Security and compliance should be built into the design from the start. Approval workflows frequently expose sensitive financial, employee, and customer data. Role-based access, API credential management, encryption, audit retention, and segregation-of-duties checks are not secondary concerns. They are core architecture requirements.
Executive recommendations for approval efficiency and modernization
Executives should treat workflow orchestration as an enterprise operating capability, not a departmental productivity tool. The strategic objective is to create a governed process fabric across SaaS applications and ERP systems so that approvals become faster, more consistent, and operationally executable. This requires joint ownership between business process leaders, enterprise architecture, integration teams, and control functions.
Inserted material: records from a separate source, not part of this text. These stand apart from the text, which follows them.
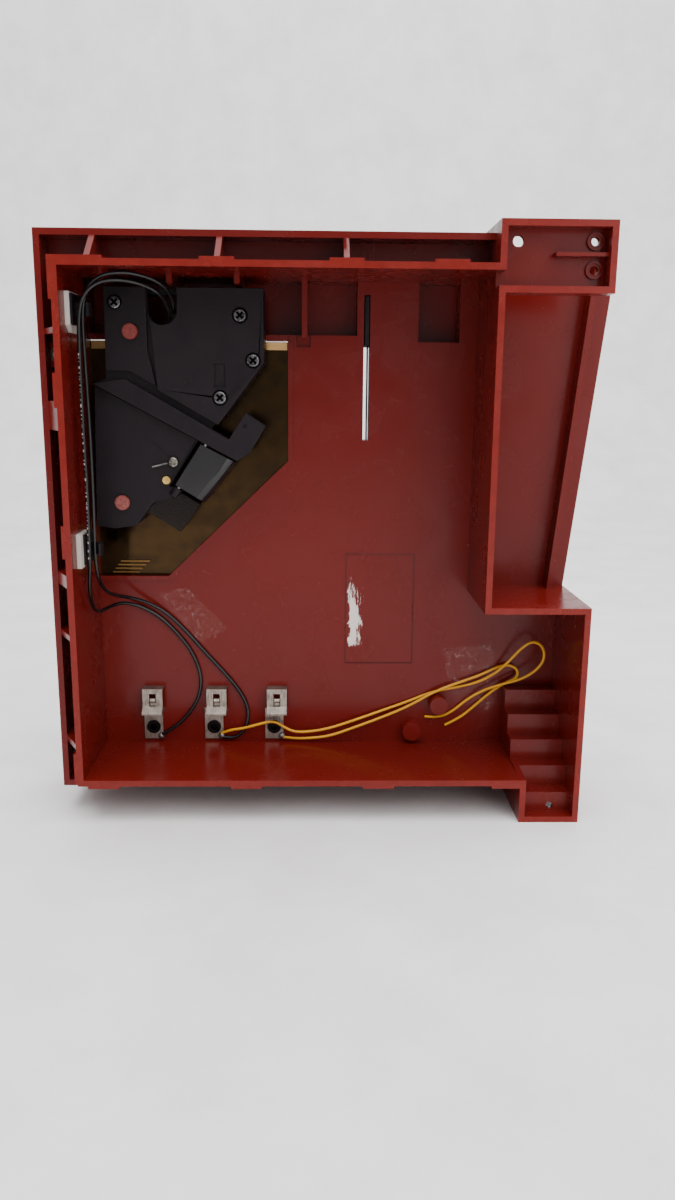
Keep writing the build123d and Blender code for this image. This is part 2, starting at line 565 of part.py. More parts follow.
save(make_casing(), "casing")
save(make_gold_plate(), "coin_plate")
save(make_bezel(), "coin_bezel")
save(make_button(), "return_button")
save(coil(button_x, button_z, gold_front + 0.05, gold_front + 4.55, 3.4, 0.35, 3.5), "return_spring")
save(make_base(), "mech_base")
save(make_cover(), "mech_cover")
save(make_rail(), "mech_rail")
save(make_lower_plate(), "mech_lower_plate")
save(make_gate(), "coin_gate")
save(rod_between(gate_foot - gate_along * 4.4, gate_foot + gate_along * (gate_length + 3.6), gate_pin_r),
     "gate_hinge_pin")
save(make_outlet(), "coin_outlet")
save(make_runway(), "coin_runway")
save(Compound(children=[pan_screw(x, z, mech_face + (1.2 if i == 0 else 0.9), 2.75, 8.0, 1.2)
                        for i, (x, z) in enumerate(cover_screw_places)]), "cover_screws")
save(pan_screw(spring_screw_place[0], spring_screw_place[1], mech_face + 1.5, 2.2, 6.0, 0.95), "spring_screw")
save(post(brass_pin_place[0], brass_pin_place[1], mech_face - 0.4, mech_face + 8.0, 1.65), "brass_pin")
save(rod_between(Vector(-76.0, y_at(mech_face + 1.0), 145.4), Vector(-69.6, y_at(mech_face + 0.6), 147.0), 0.4),
     "gate_spring")
save(make_switch(), "coin_switch")
save(make_switch_lever(), "switch_lever")
save(make_switch_plunger(), "switch_plunger")
save(make_slit_guide(), "ticket_guide")
save(make_slit_blade(), "ticket_blade")
for side, index in (("left", 0), ("middle", 1), ("right", 2)):
    place = contact_first + index * contact_pitch
    save(make_contact(place, place + contact_lean[index]), f"contact_{side}")
    save(make_tongue(place + contact_lean[index]), f"contact_tongue_{side}")
save(Compound(children=[make_rivet(contact_first + i * contact_pitch) for i in range(3)]), "contact_rivets")
save(Compound(children=[make_solder(contact_first + i * contact_pitch) for i in range(3)]), "contact_solder")
save(make_pad([(9.0, 200.4), (9.0, 212.8), (24.0, 212.8), (24.0, 197.8), (13.0, 197.8)]), "clip_pad_upper")
save(make_pad([(8.2, 106.2), (8.2, 120.0), (23.0, 120.0), (23.0, 106.2)]), "clip_pad_lower")
save(make_clip(200.6, 212.2, 9.6), "cable_clip_upper")
save(make_clip(106.8, 119.4, 12.0), "cable_clip_lower")
save(pan_screw(channel_screw_place[0], channel_screw_place[1], 19.2, 2.6, 8.0, 1.2), "channel_screw")
washer = post(channel_screw_place[0], channel_screw_place[1], 19.2, 20.0, 3.1)
washer -= post(channel_screw_place[0], channel_screw_place[1], 19.0, 20.2, 1.5)
save(washer, "channel_washer")
save(wire("black_wire_left", black_left_route, black_wire_d), "black_wire_left")
save(wire("black_wire_right", black_right_route, black_wire_d), "black_wire_right")
save(wire("yellow_wire_upper", yellow_upper_route, yellow_wire_d), "yellow_wire_upper")
save(wire("yellow_wire_lower", yellow_lower_route, yellow_wire_d), "yellow_wire_lower")
save(make_film([(-80.0, 88.0), (-66.0, 92.0), (-46.0, 72.0), (-60.0, 64.0)]), "tape_left")
save(make_film([(48.6, 63.0), (72.0, 66.0), (76.8, 47.0), (73.0, 32.5), (55.0, 37.0)]), "tape_right")
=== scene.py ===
import bmesh
import bpy
import math
from mathutils import Matrix, Vector, noise


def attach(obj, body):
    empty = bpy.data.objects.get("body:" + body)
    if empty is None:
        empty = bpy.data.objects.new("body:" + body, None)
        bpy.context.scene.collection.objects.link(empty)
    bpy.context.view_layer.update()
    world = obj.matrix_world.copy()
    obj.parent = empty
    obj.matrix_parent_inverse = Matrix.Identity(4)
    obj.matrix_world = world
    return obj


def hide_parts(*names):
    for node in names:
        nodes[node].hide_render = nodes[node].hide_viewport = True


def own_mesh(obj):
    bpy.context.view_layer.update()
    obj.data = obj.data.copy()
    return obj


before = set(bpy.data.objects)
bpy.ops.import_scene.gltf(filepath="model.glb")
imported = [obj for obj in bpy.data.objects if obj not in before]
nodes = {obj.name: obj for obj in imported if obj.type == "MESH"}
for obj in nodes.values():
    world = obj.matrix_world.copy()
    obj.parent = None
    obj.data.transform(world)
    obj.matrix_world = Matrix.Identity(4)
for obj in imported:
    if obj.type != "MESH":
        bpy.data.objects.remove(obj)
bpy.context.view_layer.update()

mm = 0.001
rimY = -31.0  # the open rim's place along Y; a depth is measured from it towards the customer side
mixA, mixB, mixed = 6, 7, 2  # the colour sockets of a Mix node


def at(x, depth, z):
    return Vector((x * mm, (rimY + depth) * mm, z * mm))


def toLinear(hexColour):
    channels = [int(hexColour[i:i + 2], 16) / 255 for i in (1, 3, 5)]
    linear = [c / 12.92 if c <= 0.04045 else ((c + 0.055) / 1.055) ** 2.4 for c in channels]
    return (*linear, 1.0)


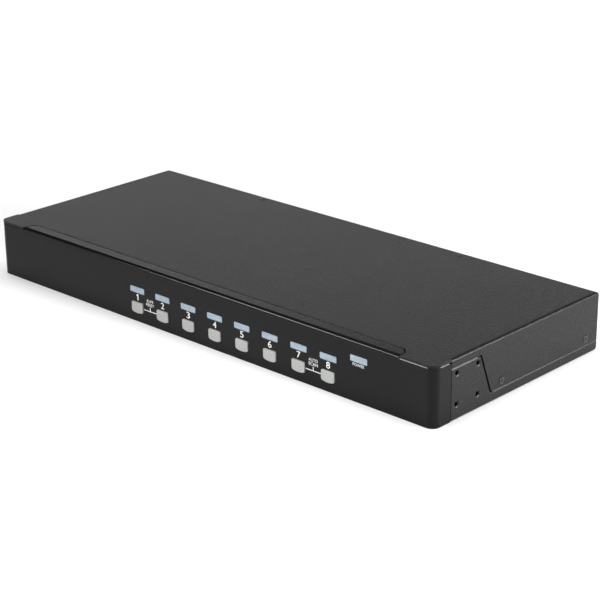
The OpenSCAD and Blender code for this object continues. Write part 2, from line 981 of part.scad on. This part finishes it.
module board_standoffs() {
    color([0.75, 0.65, 0.35])
        for (p = standoff_spots)
            translate([p[0], p[1], sheet_t])
                difference() {
                    cylinder(r = standoff_r, h = standoff_h, $fn = hex_fn);
                    translate([0, 0, standoff_floor])
                        cylinder(d = screw_hole, h = standoff_h, $fn = round_fn);
                }
}

module board_screws() {
    color("silver")
        for (p = standoff_spots)
            translate([p[0], p[1], board_top])
                screw(pan_r, pan_h, screw_d / 2, board_screw_l);
}

// A block of a size that stands on the main board, with its centre at a spot
module on_board(spot, size) {
    translate([spot[0] - size[0] / 2, spot[1] - size[1] / 2, board_top])
        cube(size);
}

module controller_chip() {
    color([0.06, 0.06, 0.07])
        on_board(controller_spot, controller_size);
}

module video_switch_chips() {
    color([0.06, 0.06, 0.07])
        for (x = socket_x)
            on_board([x, switch_chip_y], switch_chip_size);
}

module voltage_regulator() {
    fin_size = [fin_w, regulator_size[1], regulator_size[2] + fin_h];
    color([0.6, 0.6, 0.62]) {
        on_board(regulator_spot, regulator_size);
        for (i = [0 : fins - 1])
            on_board(regulator_spot + [(i - (fins - 1) / 2) * fin_pitch, 0], fin_size);
    }
}

module capacitors() {
    color([0.12, 0.14, 0.3])
        for (x = capacitor_xs, y = capacitor_ys)
            rod_z(x, y, board_top, board_top + capacitor_h, capacitor_r);
}

// ---- Rear sockets ----

// A video socket: its flange behind the panel, its housing on the board and its D-shaped shell
module video_socket(x) {
    color([0.78, 0.78, 0.80])
        translate([x, 0, socket_z])
            difference() {
                union() {
                    along_y(flange_y, panel_in)
                        rounded_rect(flange_w, flange_high, flange_r);
                    along_y(flange_y, rear_y + shell_out)
                        d_outline(0);
                    block(
                        [-flange_w / 2, flange_y - housing_d, board_top - socket_z],
                        [flange_w / 2, flange_y, flange_high / 2]
                    );
                }
                along_y(flange_y + flange_t, rear_y + shell_out + eps)
                    d_outline(-shell_t);
                for (side = [-1, 1])
                    rod_y(side * jack_pitch / 2, 0, flange_y - housing_d - eps, rear_y, jack_passage_r);
            }
}

// The plastic block with three rows of contact holes inside each video socket
module socket_insulators() {
    face_y = rear_y + shell_out - insulator_back;
    color([0.10, 0.20, 0.55])
        for (x = video_x)
            translate([x, 0, socket_z])
                difference() {
                    along_y(panel_in, face_y)
                        d_outline(-shell_t - insulator_gap);
                    for (row = [-1, 0, 1], i = [-2 : 2])
                        rod_y(
                            (i + (row == 0 ? contact_stagger : -contact_stagger)) * contact_pitch,
                            row * contact_row,
                            face_y - contact_l,
                            face_y + eps,
                            contact_r
                        );
                }
}

// Hexagonal standoff screws on both sides of each video socket
module jack_screws() {
    hex_r = jack_hex / 2 / cos(180 / hex_fn);
    color([0.80, 0.80, 0.78])
        for (x = video_x, side = [-1, 1])
            translate([x + side * jack_pitch / 2, rear_y, socket_z])
                rotate([-90, 0, 0])
                    difference() {
                        union() {
                            cylinder(r = hex_r, h = jack_l, $fn = hex_fn);
                            translate([0, 0, -jack_shank_l])
                                cylinder(d = screw_d, h = jack_shank_l, $fn = round_fn);
                        }
                        translate([0, 0, jack_floor])
                            cylinder(r = jack_r, h = jack_l, $fn = round_fn);
                        translate([0, 0, jack_l - jack_chamfer])
                            cylinder(
                                r1 = jack_r,
                                r2 = jack_r + 2 * jack_chamfer,
                                h = 2 * jack_chamfer,
                                $fn = round_fn
                            );
                    }
}

// Two serial bus sockets, one above the other, in one folded metal shell
module usb_socket_stack() {
    color([0.80, 0.80, 0.82])
        translate([usb_x, 0, 0])
            difference() {
                block(
                    [-usb_size[0] / 2, usb_back, board_top],
                    [usb_size[0] / 2, rear_y + usb_out, board_top + usb_size[1]]
                );
                for (z = usb_z)
                    block(
                        [-usb_mouth[0] / 2, usb_floor, z - usb_mouth[1] / 2],
                        [usb_mouth[0] / 2, rear_y + usb_out + eps, z + usb_mouth[1] / 2]
                    );
            }
}

module usb_tongues() {
    color([0.92, 0.92, 0.90])
        for (z = usb_z)
            block(
                [usb_x - tongue_w / 2, usb_floor, z + tongue_z[0]],
                [usb_x + tongue_w / 2, rear_y - tongue_back, z + tongue_z[1]]
            );
}

// Keyboard and mouse sockets, one above the other, in one moulded block
module ps2_socket_stack() {
    core_y = rear_y - ps2_core_back;
    color([0.30, 0.18, 0.42])
        translate([ps2_x, 0, 0])
            difference() {
                union() {
                    block(
                        [-ps2_size[0] / 2, ps2_back, board_top],
                        [ps2_size[0] / 2, panel_in - fit, board_top + ps2_size[1]]
                    );
                    for (z = ps2_z)
                        rod_y(0, z, panel_in - eps, rear_y + ps2_out, ps2_collar_r);
                }
                for (z = ps2_z) {
                    difference() {
                        rod_y(0, z, ps2_floor, rear_y + ps2_out + eps, ps2_mouth_r);
                        rod_y(0, z, ps2_floor - eps, core_y, ps2_core_r);
                    }
                    for (turn = ps2_pins)
                        rod_y(
                            ps2_pin_ring_r * cos(turn),
                            z + ps2_pin_ring_r * sin(turn),
                            ps2_pin_y,
                            core_y + eps,
                            ps2_pin_r
                        );
                }
            }
}

// A barrel socket for the power adaptor, with its centre pin
module power_inlet() {
    color([0.05, 0.05, 0.05])
        translate([power_inlet_x, 0, 0]) {
            difference() {
                union() {
                    block(
                        [-inlet_size[0] / 2, inlet_back, board_top],
                        [inlet_size[0] / 2, panel_in - fit, board_top + inlet_size[1]]
                    );
                    rod_y(0, inlet_z, panel_in - eps, rear_y + inlet_out, inlet_collar_r);
                }
                rod_y(0, inlet_z, inlet_floor, rear_y + inlet_out + eps, inlet_mouth_r);
            }
            rod_y(0, inlet_z, inlet_floor - eps, rear_y - inlet_pin_back, inlet_pin_r);
        }
}

// ---- Cover screws ----

module cover_side_screws() {
    color([0.12, 0.12, 0.12])
        both_sides()
            for (y = side_screw_ys)
                translate([side_x - head_t, y, side_screw_z])
                    rotate([0, 90, 0])
                        screw(head_d / 2, 2 * head_t, screw_d / 2, cover_screw_l);
}

module cover_top_screws() {
    color([0.12, 0.12, 0.12])
        both_sides()
            translate([top_screw_x, top_screw_y, case_h - head_t])
                screw(head_d / 2, 2 * head_t, screw_d / 2, cover_screw_l);
}

base_tray();
top_cover();
front_bezel();
power_lens();
for (i = [0 : ports - 1]) {
    port_lens(i);
    button_cap(i);
    switch_plunger(i);
    video_socket(socket_x[i]);
}
tact_switches();
front_board();
indicator_leds();
front_board_screws();
bezel_screws();
ribbon_cable();
ribbon_plugs();
main_board();
board_standoffs();
board_screws();
video_socket(console_x);  // console_video_socket
video_socket(daisy_x);  // daisy_chain_socket
socket_insulators();
jack_screws();
usb_socket_stack();
usb_tongues();
ps2_socket_stack();
power_inlet();
cover_side_screws();
cover_top_screws();
controller_chip();
video_switch_chips();
voltage_regulator();
capacitors();
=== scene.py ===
"""Looks for an eight-port keyboard, video and mouse switch in a one-unit rack case.

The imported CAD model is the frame. This script gives every CAD node its material and its small
edge radii, prints the legends, and sets the floor, the lights and the camera.
X runs to the right of someone facing the front panel, Y to the rear and Z up, in metres.
"""

import json
import math

import bpy
from mathutils import Matrix, Quaternion, Vector

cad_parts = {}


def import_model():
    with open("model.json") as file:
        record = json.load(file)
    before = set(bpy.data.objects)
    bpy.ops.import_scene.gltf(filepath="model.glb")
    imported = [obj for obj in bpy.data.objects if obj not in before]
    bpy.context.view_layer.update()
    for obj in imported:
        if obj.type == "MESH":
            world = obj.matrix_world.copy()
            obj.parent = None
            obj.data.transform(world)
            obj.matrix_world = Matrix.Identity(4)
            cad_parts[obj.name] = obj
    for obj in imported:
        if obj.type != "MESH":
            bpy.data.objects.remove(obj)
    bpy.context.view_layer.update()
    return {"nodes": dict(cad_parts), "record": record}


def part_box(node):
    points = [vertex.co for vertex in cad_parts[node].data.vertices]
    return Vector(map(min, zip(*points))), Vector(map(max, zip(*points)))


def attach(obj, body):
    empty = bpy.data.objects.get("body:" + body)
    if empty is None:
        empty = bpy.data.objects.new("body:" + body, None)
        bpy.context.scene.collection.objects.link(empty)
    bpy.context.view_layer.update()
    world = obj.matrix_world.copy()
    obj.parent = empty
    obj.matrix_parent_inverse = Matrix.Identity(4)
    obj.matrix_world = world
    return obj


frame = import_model()

MM = 0.001
PORTS = 8
CHASSIS = "chassis"
nodes = frame["nodes"]
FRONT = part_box("front_bezel")[0].y
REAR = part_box("base_tray")[1].y


def centre_of(node):
    low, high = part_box(node)
    return (low + high) / 2


# ---- Materials ----

EDGE_SAMPLES = 6


def set_stops(ramp, stops):
    """Gives a colour ramp node its stops, each (position, linear colour)."""
    elements = ramp.color_ramp.elements
    while len(elements) < len(stops):
        elements.new(0.5)
    for element, (position, colour) in zip(elements, stops):
        element.position = position
        element.color = (*colour, 1)


class Shader:
    """A Principled material whose texture nodes are added and linked by short calls."""

    def __init__(self, name, roughness, metallic=0.0, specular=0.5):
        self.material = bpy.data.materials.new(name)
        self.material.use_nodes = True
        self.tree = self.material.node_tree
        self.surface = self.tree.nodes["Principled BSDF"]
        self.surface.inputs["Roughness"].default_value = roughness
        self.surface.inputs["Metallic"].default_value = metallic
        self.surface.inputs["Specular IOR Level"].default_value = specular
        self.place = self.add("ShaderNodeTexCoord").outputs["Object"]
        self.edge_normal = None

    def add(self, kind, **inputs):
        node = self.tree.nodes.new(kind)
        for name, value in inputs.items():
            node.inputs[name.replace("_", " ")].default_value = value
        return node

    def link(self, source, target):
        self.tree.links.new(source, target)

    def noise(self, size, detail=2.0, stretch=(1, 1, 1)):
        """Noise whose features are about size metres across, longer where stretch is below 1."""
        mapping = self.add("ShaderNodeMapping", Scale=stretch)
        texture = self.add("ShaderNodeTexNoise", Scale=1 / size, Detail=detail)
        self.link(self.place, mapping.inputs["Vector"])
        self.link(mapping.outputs["Vector"], texture.inputs["Vector"])
        return texture.outputs["Fac"]

    def colours(self, factor, stops):
        """Base colour from a factor, through stops of (position, linear colour)."""
        ramp = self.add("ShaderNodeValToRGB")
        set_stops(ramp, stops)
        self.link(factor, ramp.inputs["Fac"])
        self.link(ramp.outputs["Color"], self.surface.inputs["Base Color"])

    def roughness(self, factor, low, high):
        spread = self.add("ShaderNodeMapRange", To_Min=low, To_Max=high)
        self.link(factor, spread.inputs["Value"])
        self.link(spread.outputs["Result"], self.surface.inputs["Roughness"])

    def round_edges(self, radius):
        """Shades every sharp edge as a rounding of that radius; call it before bump()."""
        bevel = self.add("ShaderNodeBevel", Radius=radius)
        bevel.samples = EDGE_SAMPLES
        self.edge_normal = bevel.outputs["Normal"]

    def bump(self, factor, depth):
        bump = self.add("ShaderNodeBump", Strength=1.0, Distance=depth)
        self.link(factor, bump.inputs["Height"])
        if self.edge_normal:
            self.link(self.edge_normal, bump.inputs["Normal"])
        self.link(bump.outputs["Normal"], self.surface.inputs["Normal"])


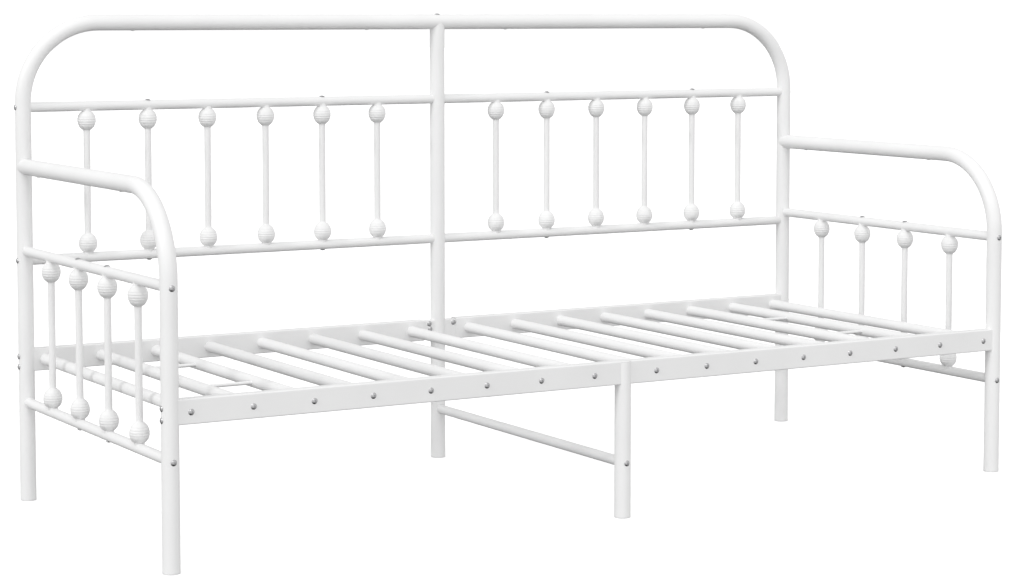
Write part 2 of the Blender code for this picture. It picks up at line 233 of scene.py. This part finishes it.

The strongest programs align orchestration investments with measurable business outcomes: reduced approval cycle time, lower exception rates, improved first-pass transaction quality, faster onboarding, stronger audit readiness, and better utilization of cloud ERP capabilities. When these metrics are tied to process redesign and integration architecture, workflow orchestration becomes a practical modernization lever rather than another disconnected automation initiative.
For organizations expanding their SaaS footprint, the next stage is not adding more standalone apps. It is building the orchestration, API, and governance model that allows those applications to operate as a coordinated enterprise system.